■ GIVEN INSTRUCTION ■
Begin with the first line of the entries below and reproduce each line exactly, ending with the line that holds "at the back.".

■ LISTED RECORDS ■

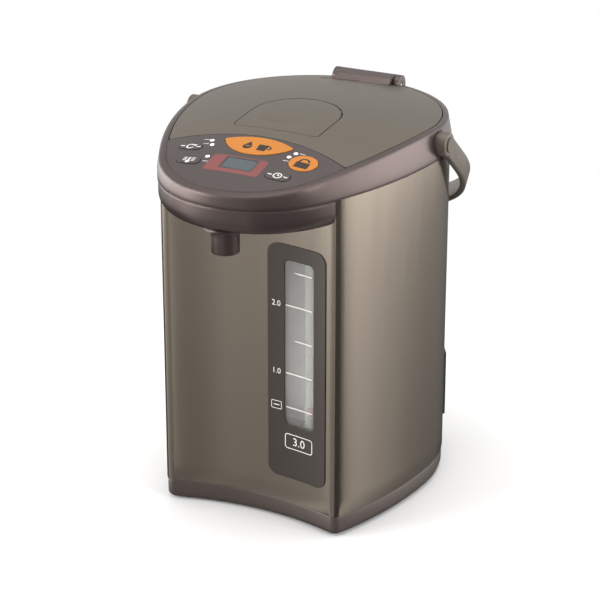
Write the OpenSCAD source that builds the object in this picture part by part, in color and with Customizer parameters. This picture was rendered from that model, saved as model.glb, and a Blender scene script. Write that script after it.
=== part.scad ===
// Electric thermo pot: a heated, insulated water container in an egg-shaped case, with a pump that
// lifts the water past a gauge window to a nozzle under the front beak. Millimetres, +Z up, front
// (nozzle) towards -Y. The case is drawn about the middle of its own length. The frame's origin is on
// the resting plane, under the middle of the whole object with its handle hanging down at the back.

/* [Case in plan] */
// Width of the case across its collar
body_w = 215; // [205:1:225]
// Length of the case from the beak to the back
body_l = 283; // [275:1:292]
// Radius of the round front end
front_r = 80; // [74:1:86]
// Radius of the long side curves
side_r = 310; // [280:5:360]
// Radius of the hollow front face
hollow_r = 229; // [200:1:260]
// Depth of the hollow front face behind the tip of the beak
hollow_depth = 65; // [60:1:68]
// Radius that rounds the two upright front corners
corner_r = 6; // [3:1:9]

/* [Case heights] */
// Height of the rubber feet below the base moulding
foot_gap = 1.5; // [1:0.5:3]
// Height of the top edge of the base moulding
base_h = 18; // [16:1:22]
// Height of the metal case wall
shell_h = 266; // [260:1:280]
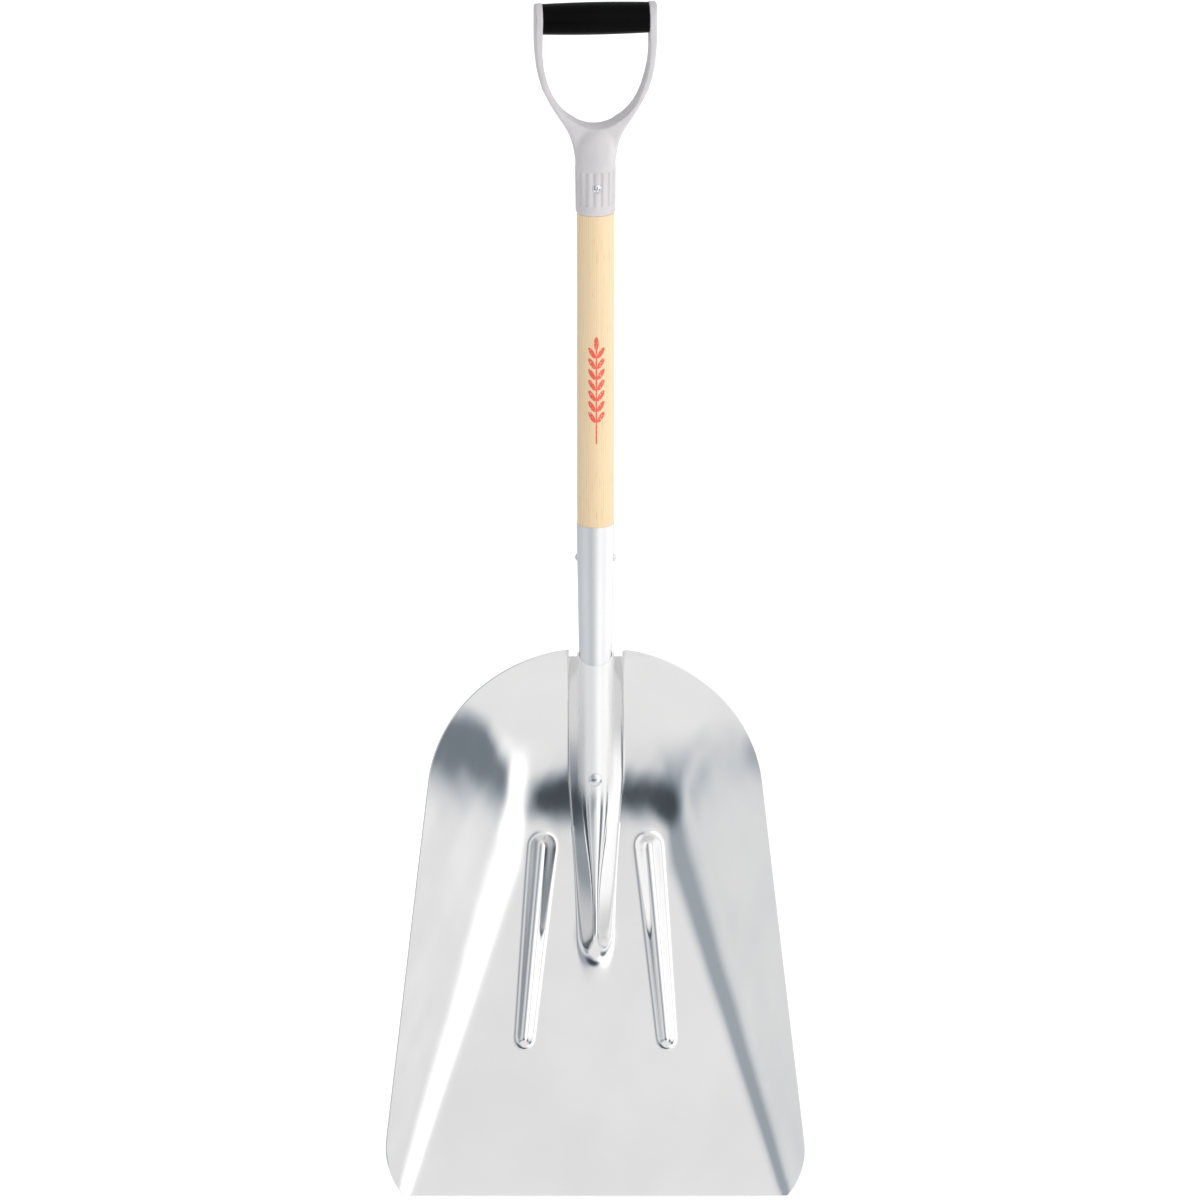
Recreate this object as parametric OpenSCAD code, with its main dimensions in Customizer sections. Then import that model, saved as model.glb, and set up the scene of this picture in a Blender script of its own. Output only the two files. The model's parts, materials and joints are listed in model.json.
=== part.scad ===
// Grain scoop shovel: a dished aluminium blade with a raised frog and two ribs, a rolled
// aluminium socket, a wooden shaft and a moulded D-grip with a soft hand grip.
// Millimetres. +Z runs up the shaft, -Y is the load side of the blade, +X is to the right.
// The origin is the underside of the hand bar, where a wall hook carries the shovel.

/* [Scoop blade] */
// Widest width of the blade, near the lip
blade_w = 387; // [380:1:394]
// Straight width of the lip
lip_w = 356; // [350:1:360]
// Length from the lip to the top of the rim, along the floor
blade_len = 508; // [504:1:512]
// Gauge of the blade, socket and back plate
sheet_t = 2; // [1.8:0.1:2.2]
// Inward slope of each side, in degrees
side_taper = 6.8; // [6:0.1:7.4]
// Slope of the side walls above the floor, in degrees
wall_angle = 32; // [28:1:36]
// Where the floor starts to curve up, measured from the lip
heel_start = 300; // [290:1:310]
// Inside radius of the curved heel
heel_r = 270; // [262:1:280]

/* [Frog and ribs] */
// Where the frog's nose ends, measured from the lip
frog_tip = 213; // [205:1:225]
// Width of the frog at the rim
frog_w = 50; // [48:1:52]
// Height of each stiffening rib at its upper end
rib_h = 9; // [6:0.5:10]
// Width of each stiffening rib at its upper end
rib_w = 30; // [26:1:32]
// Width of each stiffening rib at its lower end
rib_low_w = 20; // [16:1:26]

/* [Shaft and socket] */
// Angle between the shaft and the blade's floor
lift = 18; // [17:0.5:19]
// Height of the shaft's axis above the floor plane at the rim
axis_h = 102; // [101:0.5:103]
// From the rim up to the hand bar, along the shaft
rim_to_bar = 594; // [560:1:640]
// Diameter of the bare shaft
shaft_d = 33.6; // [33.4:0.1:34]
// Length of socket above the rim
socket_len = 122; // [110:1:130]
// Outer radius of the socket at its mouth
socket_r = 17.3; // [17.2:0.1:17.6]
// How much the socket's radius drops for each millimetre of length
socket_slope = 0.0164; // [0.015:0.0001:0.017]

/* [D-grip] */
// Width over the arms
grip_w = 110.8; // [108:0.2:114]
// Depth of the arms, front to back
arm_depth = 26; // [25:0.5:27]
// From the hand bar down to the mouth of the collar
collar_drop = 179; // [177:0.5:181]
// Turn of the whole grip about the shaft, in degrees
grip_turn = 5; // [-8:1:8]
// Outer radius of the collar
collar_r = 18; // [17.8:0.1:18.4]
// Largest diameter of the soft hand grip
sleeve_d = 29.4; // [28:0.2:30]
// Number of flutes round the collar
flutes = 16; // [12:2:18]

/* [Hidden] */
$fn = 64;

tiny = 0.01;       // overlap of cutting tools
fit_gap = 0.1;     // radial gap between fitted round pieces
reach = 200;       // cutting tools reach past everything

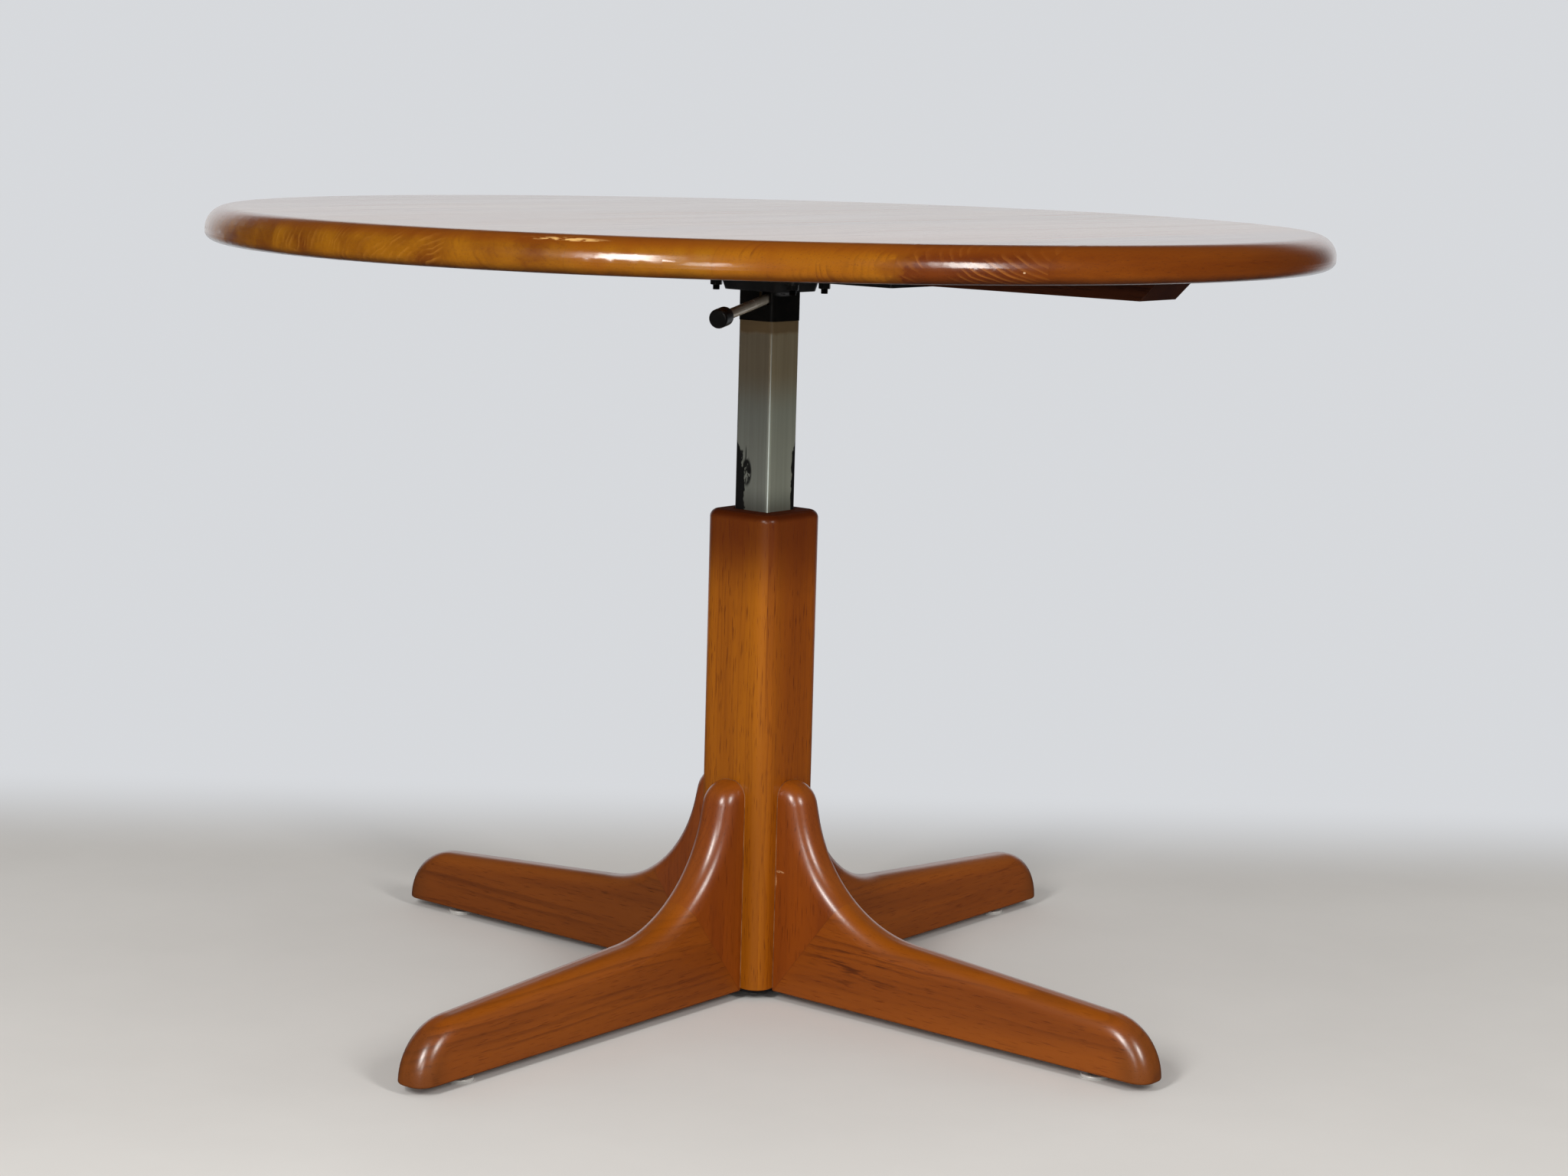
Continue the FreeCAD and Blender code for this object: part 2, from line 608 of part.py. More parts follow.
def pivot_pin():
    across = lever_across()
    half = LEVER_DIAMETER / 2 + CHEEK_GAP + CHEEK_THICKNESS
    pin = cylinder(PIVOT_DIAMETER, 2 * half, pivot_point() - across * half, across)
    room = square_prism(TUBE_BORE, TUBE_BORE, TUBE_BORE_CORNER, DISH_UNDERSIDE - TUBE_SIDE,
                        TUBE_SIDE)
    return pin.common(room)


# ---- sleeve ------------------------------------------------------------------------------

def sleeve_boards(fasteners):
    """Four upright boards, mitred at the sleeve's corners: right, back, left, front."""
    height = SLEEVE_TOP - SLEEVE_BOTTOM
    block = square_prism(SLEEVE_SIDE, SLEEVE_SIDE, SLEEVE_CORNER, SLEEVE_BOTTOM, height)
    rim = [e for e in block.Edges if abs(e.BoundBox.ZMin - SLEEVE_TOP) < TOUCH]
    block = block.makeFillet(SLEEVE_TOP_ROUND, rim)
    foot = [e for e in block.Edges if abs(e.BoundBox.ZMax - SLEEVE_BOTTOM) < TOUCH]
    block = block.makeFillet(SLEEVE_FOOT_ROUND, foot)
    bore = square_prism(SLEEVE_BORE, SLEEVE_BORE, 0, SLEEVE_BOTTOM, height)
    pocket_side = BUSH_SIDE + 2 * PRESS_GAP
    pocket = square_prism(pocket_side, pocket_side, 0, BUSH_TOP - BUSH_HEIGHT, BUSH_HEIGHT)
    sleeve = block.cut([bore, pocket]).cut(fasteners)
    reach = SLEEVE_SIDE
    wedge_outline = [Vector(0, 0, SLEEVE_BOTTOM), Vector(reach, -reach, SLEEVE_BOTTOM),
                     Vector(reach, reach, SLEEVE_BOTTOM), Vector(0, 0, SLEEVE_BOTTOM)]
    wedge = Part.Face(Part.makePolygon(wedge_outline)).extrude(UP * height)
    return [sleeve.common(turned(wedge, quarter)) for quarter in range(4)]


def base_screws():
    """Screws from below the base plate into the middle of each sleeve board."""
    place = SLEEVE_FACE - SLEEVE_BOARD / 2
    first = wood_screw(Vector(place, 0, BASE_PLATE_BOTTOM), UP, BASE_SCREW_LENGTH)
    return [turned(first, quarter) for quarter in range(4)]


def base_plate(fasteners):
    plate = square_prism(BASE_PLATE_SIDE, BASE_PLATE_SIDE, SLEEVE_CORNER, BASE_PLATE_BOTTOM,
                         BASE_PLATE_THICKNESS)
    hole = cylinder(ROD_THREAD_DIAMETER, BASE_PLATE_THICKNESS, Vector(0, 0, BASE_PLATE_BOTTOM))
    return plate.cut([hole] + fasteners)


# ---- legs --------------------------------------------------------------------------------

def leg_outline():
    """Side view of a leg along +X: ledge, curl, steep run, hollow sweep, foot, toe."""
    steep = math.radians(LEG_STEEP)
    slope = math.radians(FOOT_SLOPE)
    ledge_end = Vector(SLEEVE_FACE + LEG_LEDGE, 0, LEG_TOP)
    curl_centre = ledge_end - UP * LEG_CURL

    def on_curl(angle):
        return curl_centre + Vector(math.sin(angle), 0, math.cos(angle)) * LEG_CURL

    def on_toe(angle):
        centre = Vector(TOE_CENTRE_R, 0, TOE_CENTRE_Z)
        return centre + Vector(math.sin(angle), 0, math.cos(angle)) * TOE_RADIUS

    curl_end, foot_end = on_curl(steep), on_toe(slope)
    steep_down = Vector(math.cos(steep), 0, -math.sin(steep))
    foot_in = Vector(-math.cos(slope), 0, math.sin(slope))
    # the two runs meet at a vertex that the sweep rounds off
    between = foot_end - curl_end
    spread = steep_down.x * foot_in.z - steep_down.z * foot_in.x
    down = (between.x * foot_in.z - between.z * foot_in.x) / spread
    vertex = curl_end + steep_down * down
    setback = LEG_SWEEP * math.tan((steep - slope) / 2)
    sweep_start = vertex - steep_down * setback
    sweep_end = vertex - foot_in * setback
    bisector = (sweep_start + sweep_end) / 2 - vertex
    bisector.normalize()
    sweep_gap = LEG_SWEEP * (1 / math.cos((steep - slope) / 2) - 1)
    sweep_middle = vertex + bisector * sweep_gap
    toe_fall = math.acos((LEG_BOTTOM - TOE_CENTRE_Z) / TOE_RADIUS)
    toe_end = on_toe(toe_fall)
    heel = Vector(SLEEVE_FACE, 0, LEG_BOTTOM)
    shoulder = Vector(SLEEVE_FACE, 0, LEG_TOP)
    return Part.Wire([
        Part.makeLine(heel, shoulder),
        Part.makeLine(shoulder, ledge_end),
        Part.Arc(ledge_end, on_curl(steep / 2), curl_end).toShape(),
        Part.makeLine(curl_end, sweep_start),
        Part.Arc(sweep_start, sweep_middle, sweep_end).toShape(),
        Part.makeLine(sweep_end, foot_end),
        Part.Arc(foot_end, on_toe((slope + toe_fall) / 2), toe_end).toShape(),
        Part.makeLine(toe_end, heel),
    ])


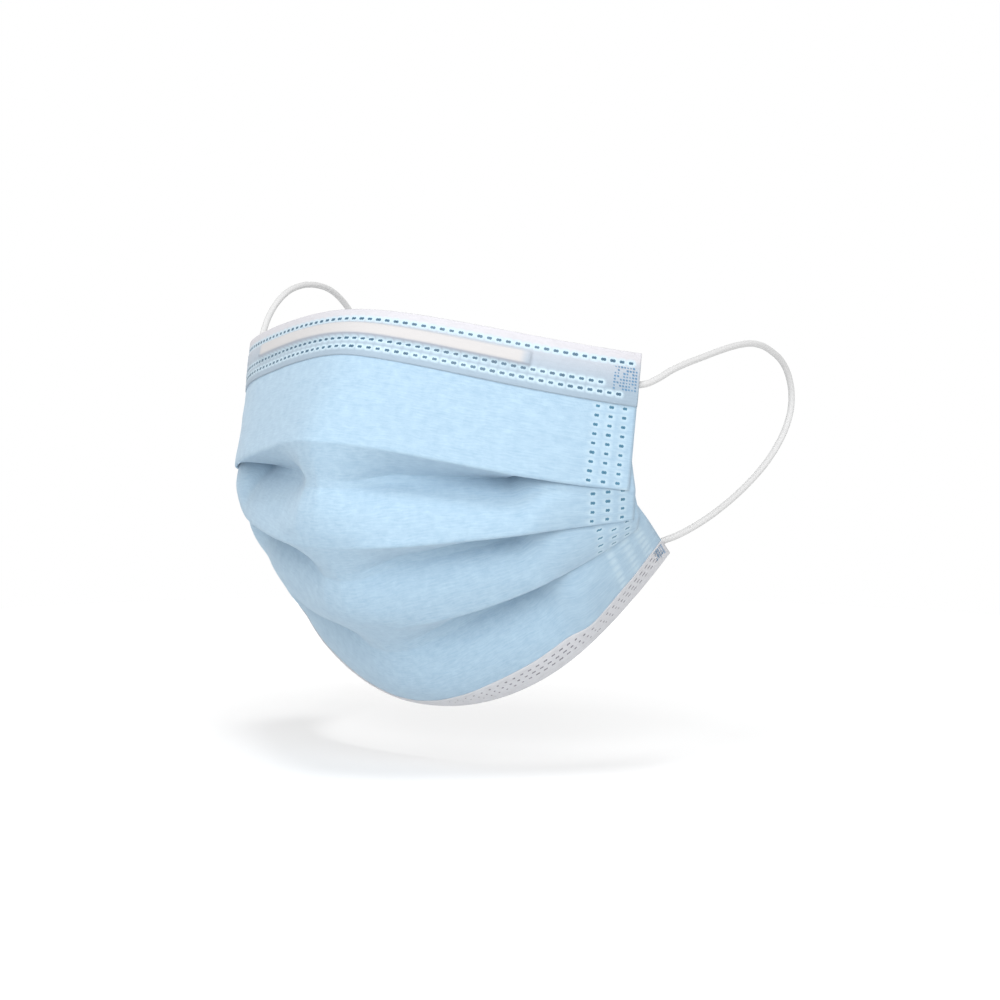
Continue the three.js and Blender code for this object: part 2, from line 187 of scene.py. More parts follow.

■ SOLUTION FOR THIS EXERCISE ■
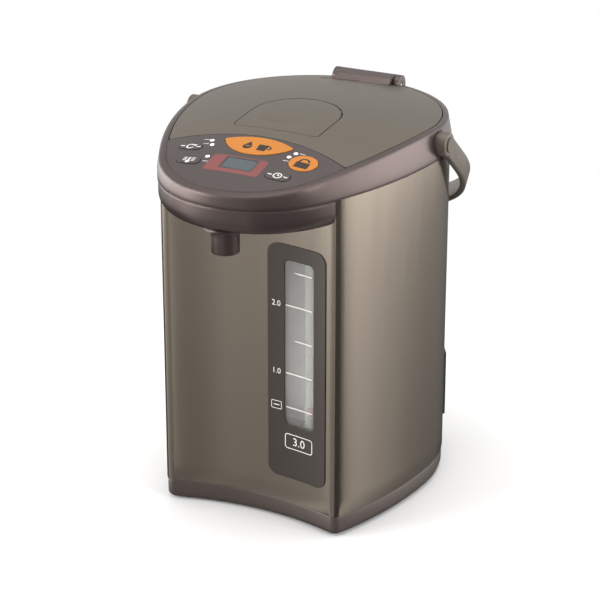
Write the OpenSCAD source that builds the object in this picture part by part, in color and with Customizer parameters. This picture was rendered from that model, saved as model.glb, and a Blender scene script. Write that script after it.
=== part.scad ===
// Electric thermo pot: a heated, insulated water container in an egg-shaped case, with a pump that
// lifts the water past a gauge window to a nozzle under the front beak. Millimetres, +Z up, front
// (nozzle) towards -Y. The case is drawn about the middle of its own length. The frame's origin is on
// the resting plane, under the middle of the whole object with its handle hanging down at the back.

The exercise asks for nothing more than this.